Generalization of Gibbs and Langevin Monte Carlo Algorithms in the Interpolation Regime
Andreas Maurer, Erfan Mirzaei, Massimiliano Pontil
TL;DR
The paper tackles why overparameterized models generalize despite interpolating training data by developing data-dependent, high-probability bounds for the test error of the Gibbs posterior and posterior mean across all temperatures, using an integral representation of the log-partition function and PAC-Bayesian ideas. It demonstrates that these bounds are stable under Langevin Monte Carlo approximations and validates the approach on MNIST and CIFAR-10, showing nontrivial bounds for true labels and correct upper bounds for random labels. Through calibration and ergodic-mean approximations, the method yields tight, temperature-aware guarantees in the interpolation regime, linking high-temperature training behavior to low-temperature generalization signals.

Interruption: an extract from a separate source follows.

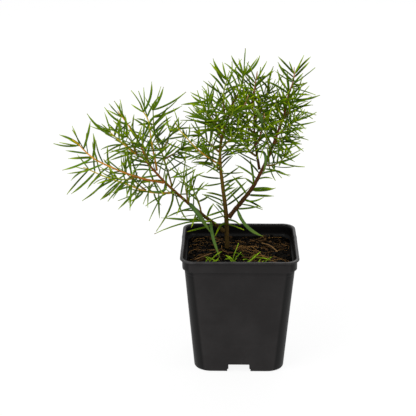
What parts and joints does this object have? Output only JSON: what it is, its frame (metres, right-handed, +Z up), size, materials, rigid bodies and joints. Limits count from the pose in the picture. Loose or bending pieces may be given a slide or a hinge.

The work provides a practical framework for certifying LMC-based learners and offers insight into how generalization can emerge even when training errors are small on data designed to fail test performance.
Abstract
The paper provides data-dependent bounds on the test error of the Gibbs algorithm in the overparameterized interpolation regime, where low training errors are also obtained for impossible data, such as random labels in classification. The bounds are stable under approximation with Langevin Monte Carlo algorithms. Experiments on the MNIST and CIFAR-10 datasets verify that the bounds yield nontrivial predictions on true labeled data and correctly upper bound the test error for random labels. Our method indicates that generalization in the low-temperature, interpolation regime is already signaled by small training errors in the more classical high temperature regime.